» **What is expected**:
Can you write out the whole listing exactly?

* Start Supplied material *

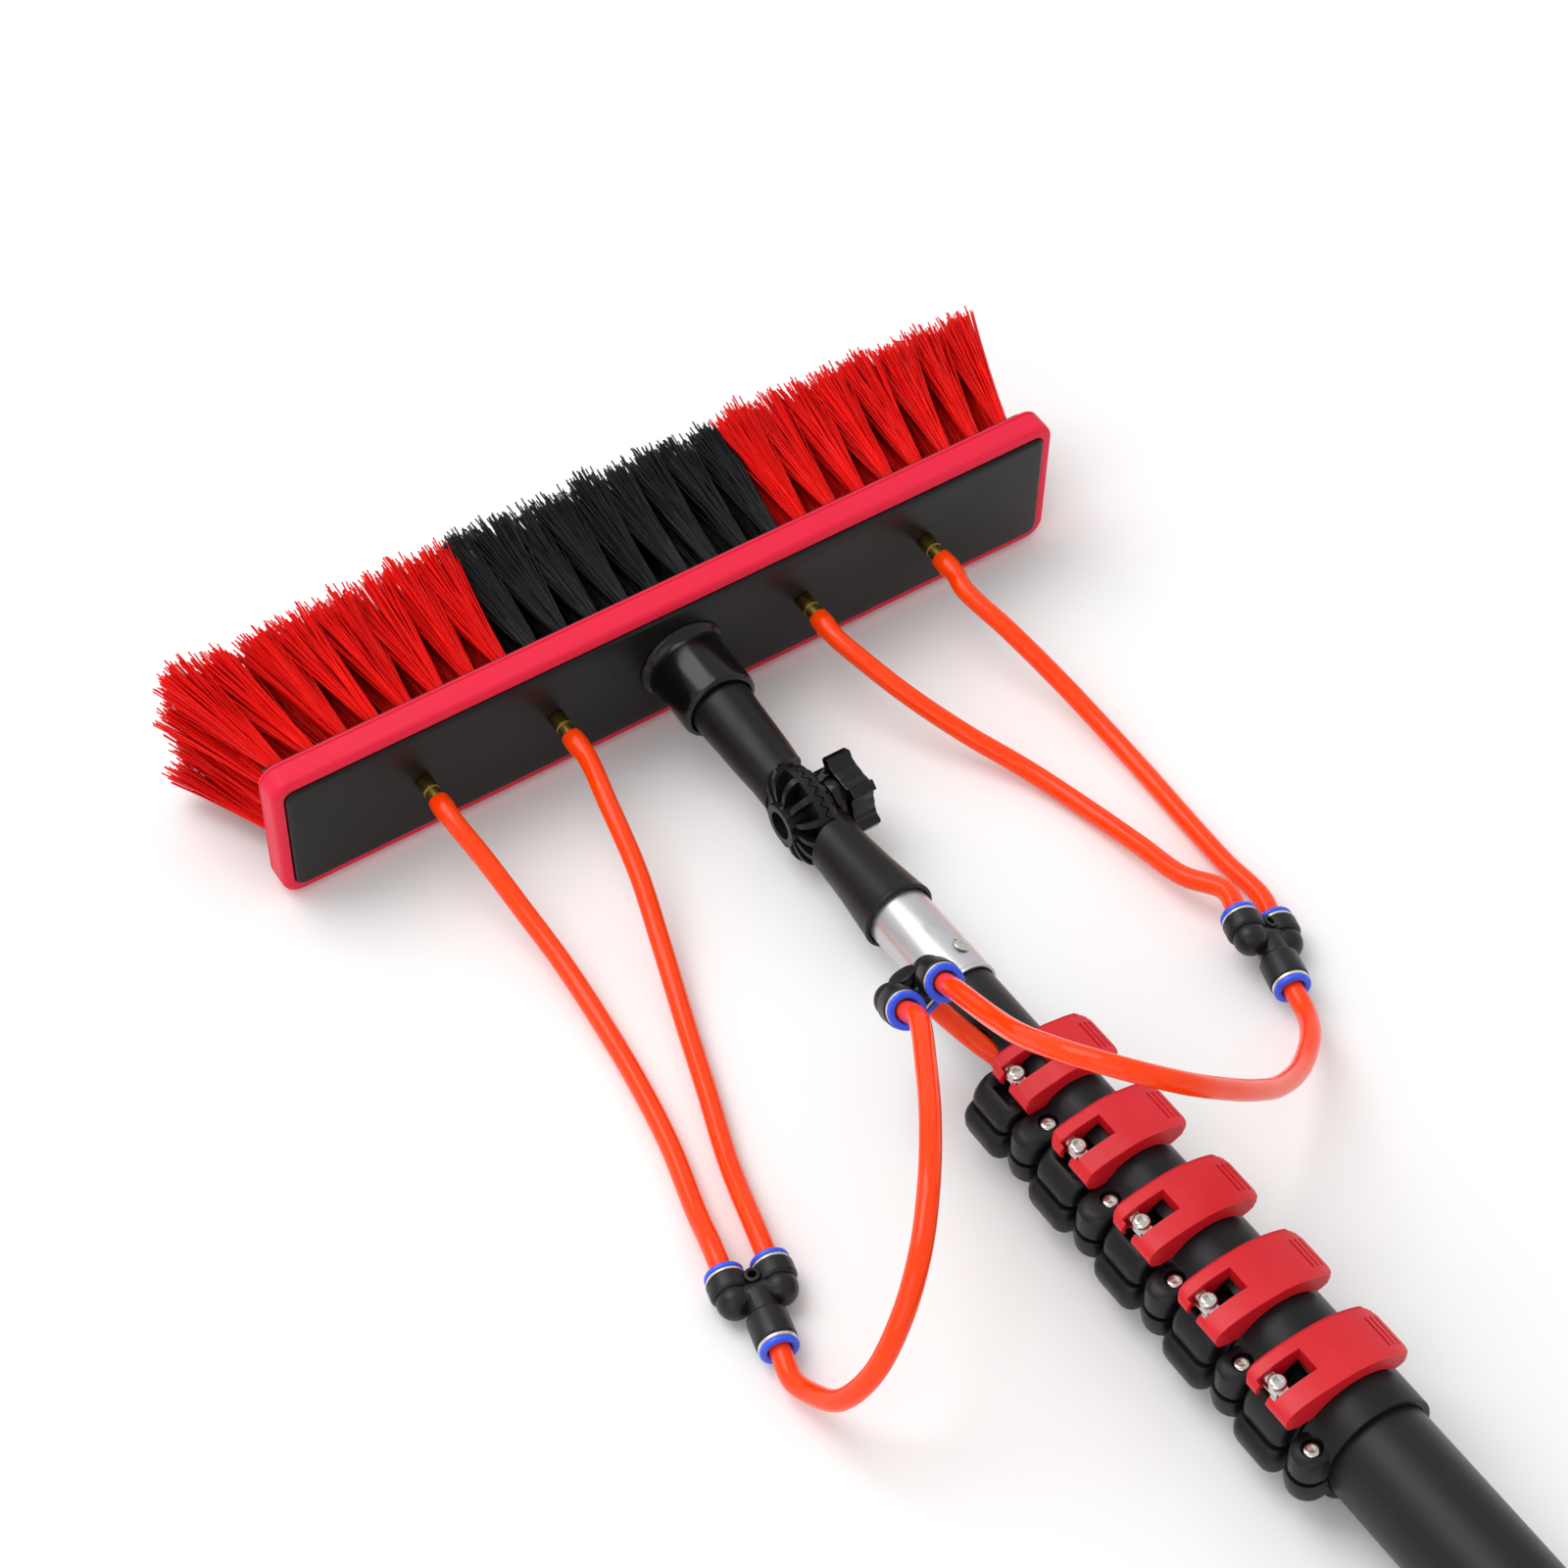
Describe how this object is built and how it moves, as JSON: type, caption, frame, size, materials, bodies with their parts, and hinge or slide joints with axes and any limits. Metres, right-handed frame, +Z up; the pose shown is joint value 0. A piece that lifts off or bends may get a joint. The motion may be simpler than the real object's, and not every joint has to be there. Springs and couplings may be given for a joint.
{
  "type": "water-fed window cleaning pole",
  "caption": "Telescopic water-fed pole with flip-lever clamps, a tilting brush head with water jets, and a red hose that feeds it and lies coiled beside the butt.",
  "frame": {"origin": "centre of the butt cap's end face, on the pole's axis", "axes": "+Y runs along the pole from the butt to the brush, +Z is up with the pole lying on the ground, +X is to the right"},
  "size_m": [0.4028, 1.6463, 0.1169],
  "materials": {
    "tube": "matt black anodised",
    "black_plastic": "fine-grained black nylon",
    "lever_red": "satin red nylon",
    "plated_steel": "bright nickel-plated steel",
    "alloy": "satin bare aluminium",
    "panel_black": "smooth black plastic",
    "bumper_red": "soft satin rubber",
    "bristle_red": "glossy nylon strands",
    "bristle_black": "glossy nylon strands",
    "jet_brass": "dull brass",
    "fitting_black": "satin black plastic with blue release collars",
    "hose_red": "glossy, slightly see-through polyurethane"
  },
  "bodies": {
    "section_1": {"section_tube_1": "tube", "butt_cap": "black_plastic", "clamp_collar_1": "black_plastic", "tension_bolt_1": "plated_steel", "fixing_screw_1": "plated_steel", "tail_hose": "hose_red", "hose_coil": "hose_red", "hose_connector": "fitting_black"},
    "section_2": {"section_tube_2": "tube", "guide_bush_2": "black_plastic", "clamp_collar_2": "black_plastic", "tension_bolt_2": "plated_steel", "fixing_screw_2": "plated_steel"},
    "section_3": {"section_tube_3": "tube", "guide_bush_3": "black_plastic", "clamp_collar_3": "black_plastic", "tension_bolt_3": "plated_steel", "fixing_screw_3": "plated_steel"},
    "section_4": {"section_tube_4": "tube", "guide_bush_4": "black_plastic", "clamp_collar_4": "black_plastic", "tension_bolt_4": "plated_steel", "fixing_screw_4": "plated_steel"},
    "section_5": {"section_tube_5": "tube", "guide_bush_5": "black_plastic", "clamp_collar_5": "black_plastic", "tension_bolt_5": "plated_steel", "fixing_screw_5": "plated_steel"},
    "section_6": {"section_tube_6": "tube", "guide_bush_6": "black_plastic", "alloy_sleeve": "alloy", "sleeve_rivet": "alloy", "adapter_socket": "black_plastic", "pivot_bolt": "plated_steel", "hose_fitting_left": "fitting_black", "hose_fitting_right": "fitting_black", "hose_fitting_centre": "fitting_black", "loop_hose_left": "hose_red", "loop_hose_right": "hose_red", "supply_hose": "hose_red", "feed_hose_1": "hose_red", "feed_hose_2": "hose_red", "feed_hose_3": "hose_red", "feed_hose_4": "hose_red"},
    "lever_1": {"clamp_lever_1": "lever_red"},
    "lever_2": {"clamp_lever_2": "lever_red"},
    "lever_3": {"clamp_lever_3": "lever_red"},
    "lever_4": {"clamp_lever_4": "lever_red"},
    "lever_5": {"clamp_lever_5": "lever_red"},
    "star_knob": {"star_knob": "black_plastic"},
    "brush_head": {"adapter_neck": "black_plastic", "brush_block": "panel_black", "block_bumper": "bumper_red", "bristles_left": "bristle_red", "bristles_middle": "bristle_black", "bristles_right": "bristle_red", "water_jet_1": "jet_brass", "water_jet_2": "jet_brass", "water_jet_3": "jet_brass", "water_jet_4": "jet_brass"}
  },
  "joints": [
    {"name": "section_2_slide", "type": "slide", "parent": "section_1", "child": "section_2", "axis": [0, 1, 0], "range_m": [0, 0.83]},
    {"name": "section_3_slide", "type": "slide", "parent": "section_2", "child": "section_3", "axis": [0, 1, 0], "range_m": [0, 0.845]},
    {"name": "section_4_slide", "type": "slide", "parent": "section_3", "child": "section_4", "axis": [0, 1, 0], "range_m": [0, 0.855]},
    {"name": "section_5_slide", "type": "slide", "parent": "section_4", "child": "section_5", "axis": [0, 1, 0], "range_m": [0, 0.87]},
    {"name": "section_6_slide", "type": "slide", "parent": "section_5", "child": "section_6", "axis": [0, 1, 0], "range_m": [0, 0.88]},
    {"name": "lever_1_hinge", "type": "hinge", "parent": "section_1", "child": "lever_1", "pos_m": [-0.0222, 1.151, 0.022], "axis": [0, -1, 0], "range_deg": [0, 95]},
    {"name": "lever_2_hinge", "type": "hinge", "parent": "section_2", "child": "lever_2", "pos_m": [-0.0205, 1.1905, 0.0203], "axis": [0, -1, 0], "range_deg": [0, 95]},
    {"name": "lever_3_hinge", "type": "hinge", "parent": "section_3", "child": "lever_3", "pos_m": [-0.0188, 1.23, 0.0186], "axis": [0, -1, 0], "range_deg": [0, 95]},
    {"name": "lever_4_hinge", "type": "hinge", "parent": "section_4", "child": "lever_4", "pos_m": [-0.0171, 1.2695, 0.0169], "axis": [0, -1, 0], "range_deg": [0, 95]},
    {"name": "lever_5_hinge", "type": "hinge", "parent": "section_5", "child": "lever_5", "pos_m": [-0.0154, 1.309, 0.0152], "axis": [0, -1, 0], "range_deg": [0, 95]},
    {"name": "brush_tilt", "type": "hinge", "parent": "section_6", "child": "brush_head", "pos_m": [0, 1.4705, 0], "axis": [1, 0, 0], "range_deg": [-90, 90], "deforming": ["feed_hose_1", "feed_hose_2", "feed_hose_3", "feed_hose_4"]},
    {"name": "star_knob_turn", "type": "hinge", "parent": "section_6", "child": "star_knob", "pos_m": [0.02, 1.4705, 0], "axis": [1, 0, 0], "continuous": true}
  ]
}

* End Supplied material *

» **Answer to the problem**:
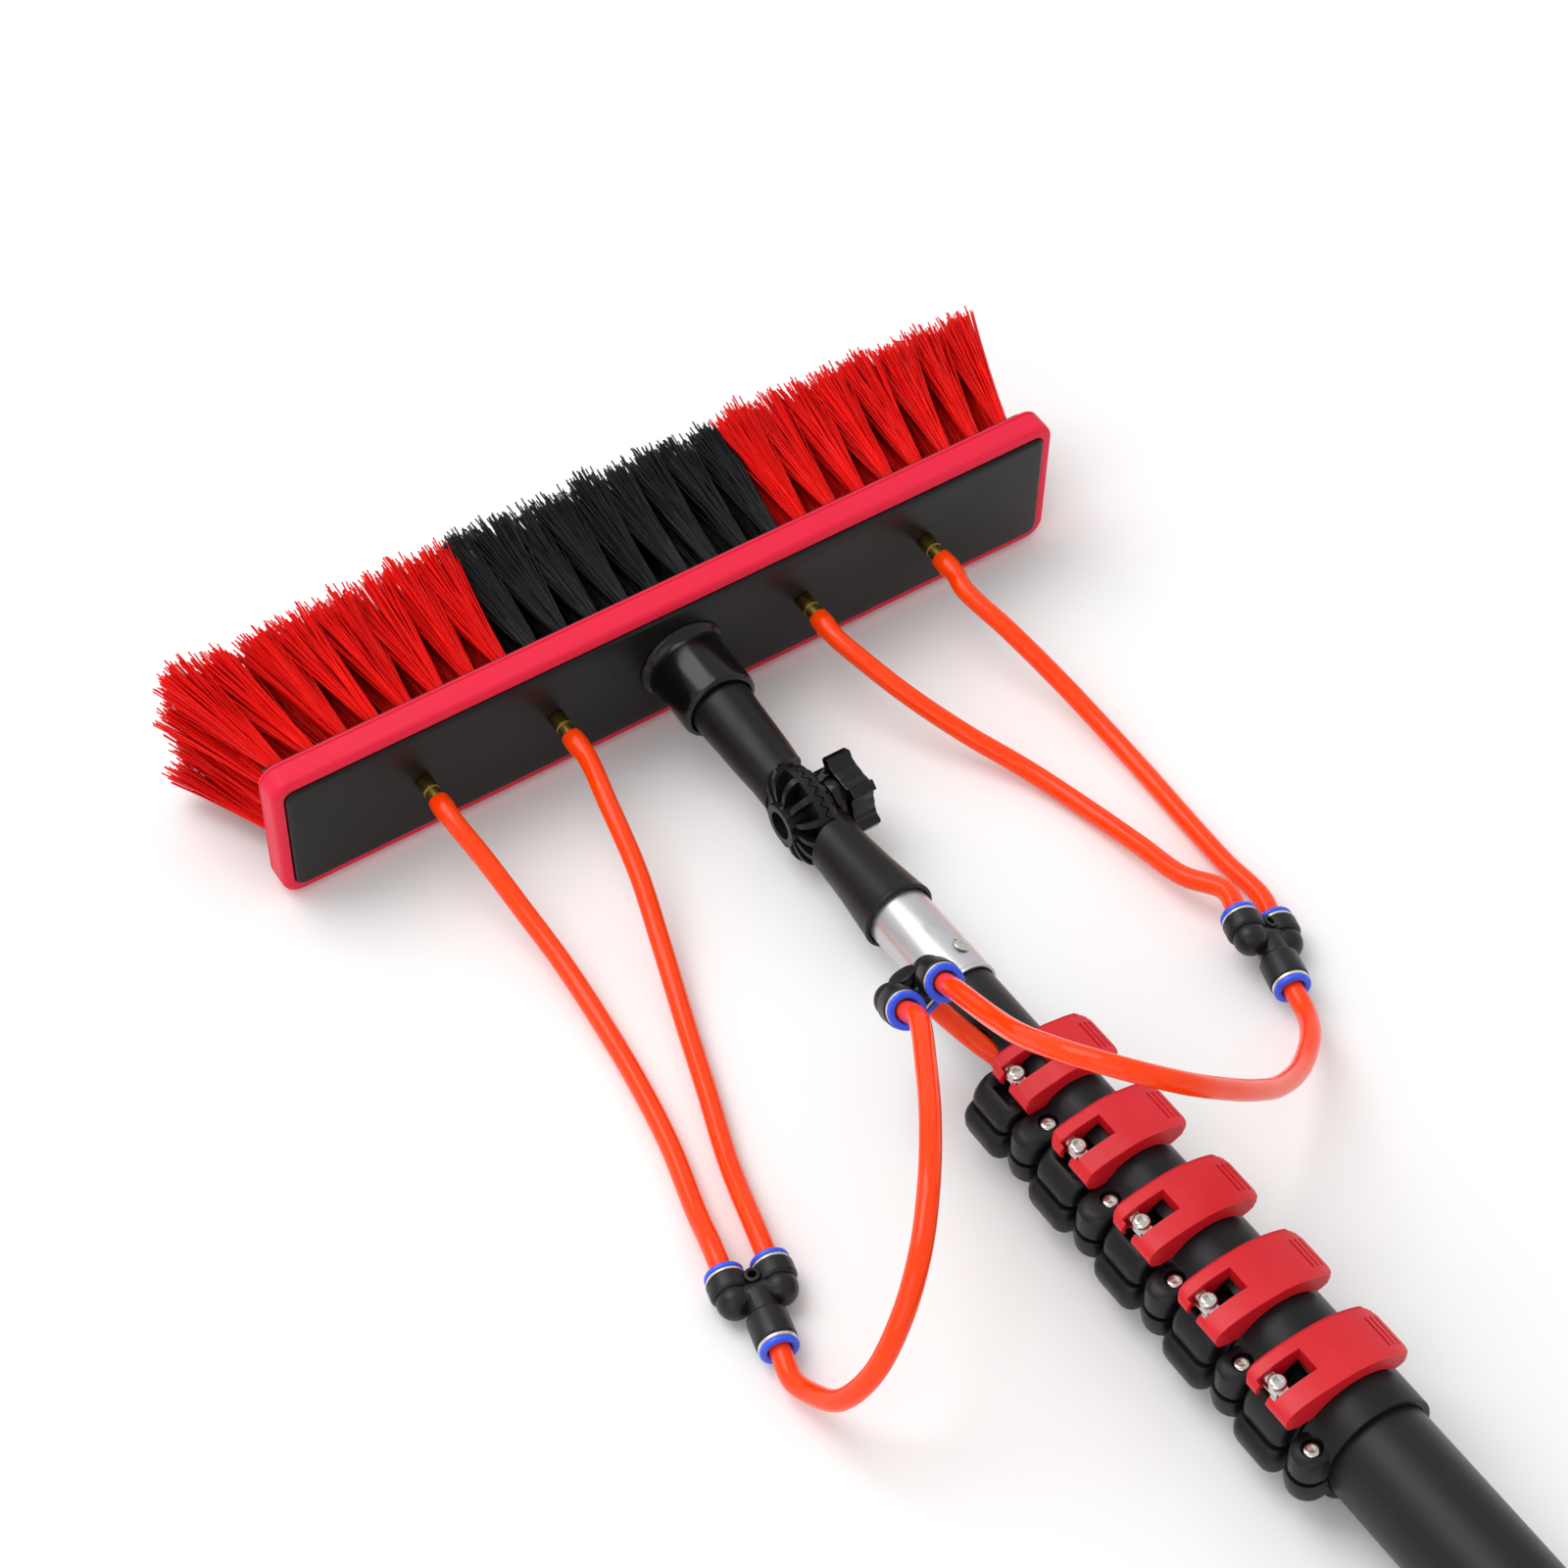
Describe how this object is built and how it moves, as JSON: type, caption, frame, size, materials, bodies with their parts, and hinge or slide joints with axes and any limits. Metres, right-handed frame, +Z up; the pose shown is joint value 0. A piece that lifts off or bends may get a joint. The motion may be simpler than the real object's, and not every joint has to be there. Springs and couplings may be given for a joint.
{
  "type": "water-fed window cleaning pole",
  "caption": "Telescopic water-fed pole with flip-lever clamps, a tilting brush head with water jets, and a red hose that feeds it and lies coiled beside the butt.",
  "frame": {"origin": "centre of the butt cap's end face, on the pole's axis", "axes": "+Y runs along the pole from the butt to the brush, +Z is up with the pole lying on the ground, +X is to the right"},
  "size_m": [0.4028, 1.6463, 0.1169],
  "materials": {
    "tube": "matt black anodised",
    "black_plastic": "fine-grained black nylon",
    "lever_red": "satin red nylon",
    "plated_steel": "bright nickel-plated steel",
    "alloy": "satin bare aluminium",
    "panel_black": "smooth black plastic",
    "bumper_red": "soft satin rubber",
    "bristle_red": "glossy nylon strands",
    "bristle_black": "glossy nylon strands",
    "jet_brass": "dull brass",
    "fitting_black": "satin black plastic with blue release collars",
    "hose_red": "glossy, slightly see-through polyurethane"
  },
  "bodies": {
    "section_1": {"section_tube_1": "tube", "butt_cap": "black_plastic", "clamp_collar_1": "black_plastic", "tension_bolt_1": "plated_steel", "fixing_screw_1": "plated_steel", "tail_hose": "hose_red", "hose_coil": "hose_red", "hose_connector": "fitting_black"},
    "section_2": {"section_tube_2": "tube", "guide_bush_2": "black_plastic", "clamp_collar_2": "black_plastic", "tension_bolt_2": "plated_steel", "fixing_screw_2": "plated_steel"},
    "section_3": {"section_tube_3": "tube", "guide_bush_3": "black_plastic", "clamp_collar_3": "black_plastic", "tension_bolt_3": "plated_steel", "fixing_screw_3": "plated_steel"},
    "section_4": {"section_tube_4": "tube", "guide_bush_4": "black_plastic", "clamp_collar_4": "black_plastic", "tension_bolt_4": "plated_steel", "fixing_screw_4": "plated_steel"},
    "section_5": {"section_tube_5": "tube", "guide_bush_5": "black_plastic", "clamp_collar_5": "black_plastic", "tension_bolt_5": "plated_steel", "fixing_screw_5": "plated_steel"},
    "section_6": {"section_tube_6": "tube", "guide_bush_6": "black_plastic", "alloy_sleeve": "alloy", "sleeve_rivet": "alloy", "adapter_socket": "black_plastic", "pivot_bolt": "plated_steel", "hose_fitting_left": "fitting_black", "hose_fitting_right": "fitting_black", "hose_fitting_centre": "fitting_black", "loop_hose_left": "hose_red", "loop_hose_right": "hose_red", "supply_hose": "hose_red", "feed_hose_1": "hose_red", "feed_hose_2": "hose_red", "feed_hose_3": "hose_red", "feed_hose_4": "hose_red"},
    "lever_1": {"clamp_lever_1": "lever_red"},
    "lever_2": {"clamp_lever_2": "lever_red"},
    "lever_3": {"clamp_lever_3": "lever_red"},
    "lever_4": {"clamp_lever_4": "lever_red"},
    "lever_5": {"clamp_lever_5": "lever_red"},
    "star_knob": {"star_knob": "black_plastic"},
    "brush_head": {"adapter_neck": "black_plastic", "brush_block": "panel_black", "block_bumper": "bumper_red", "bristles_left": "bristle_red", "bristles_middle": "bristle_black", "bristles_right": "bristle_red", "water_jet_1": "jet_brass", "water_jet_2": "jet_brass", "water_jet_3": "jet_brass", "water_jet_4": "jet_brass"}
  },
  "joints": [
    {"name": "section_2_slide", "type": "slide", "parent": "section_1", "child": "section_2", "axis": [0, 1, 0], "range_m": [0, 0.83]},
    {"name": "section_3_slide", "type": "slide", "parent": "section_2", "child": "section_3", "axis": [0, 1, 0], "range_m": [0, 0.845]},
    {"name": "section_4_slide", "type": "slide", "parent": "section_3", "child": "section_4", "axis": [0, 1, 0], "range_m": [0, 0.855]},
    {"name": "section_5_slide", "type": "slide", "parent": "section_4", "child": "section_5", "axis": [0, 1, 0], "range_m": [0, 0.87]},
    {"name": "section_6_slide", "type": "slide", "parent": "section_5", "child": "section_6", "axis": [0, 1, 0], "range_m": [0, 0.88]},
    {"name": "lever_1_hinge", "type": "hinge", "parent": "section_1", "child": "lever_1", "pos_m": [-0.0222, 1.151, 0.022], "axis": [0, -1, 0], "range_deg": [0, 95]},
    {"name": "lever_2_hinge", "type": "hinge", "parent": "section_2", "child": "lever_2", "pos_m": [-0.0205, 1.1905, 0.0203], "axis": [0, -1, 0], "range_deg": [0, 95]},
    {"name": "lever_3_hinge", "type": "hinge", "parent": "section_3", "child": "lever_3", "pos_m": [-0.0188, 1.23, 0.0186], "axis": [0, -1, 0], "range_deg": [0, 95]},
    {"name": "lever_4_hinge", "type": "hinge", "parent": "section_4", "child": "lever_4", "pos_m": [-0.0171, 1.2695, 0.0169], "axis": [0, -1, 0], "range_deg": [0, 95]},
    {"name": "lever_5_hinge", "type": "hinge", "parent": "section_5", "child": "lever_5", "pos_m": [-0.0154, 1.309, 0.0152], "axis": [0, -1, 0], "range_deg": [0, 95]},
    {"name": "brush_tilt", "type": "hinge", "parent": "section_6", "child": "brush_head", "pos_m": [0, 1.4705, 0], "axis": [1, 0, 0], "range_deg": [-90, 90], "deforming": ["feed_hose_1", "feed_hose_2", "feed_hose_3", "feed_hose_4"]},
    {"name": "star_knob_turn", "type": "hinge", "parent": "section_6", "child": "star_knob", "pos_m": [0.02, 1.4705, 0], "axis": [1, 0, 0], "continuous": true}
  ]
}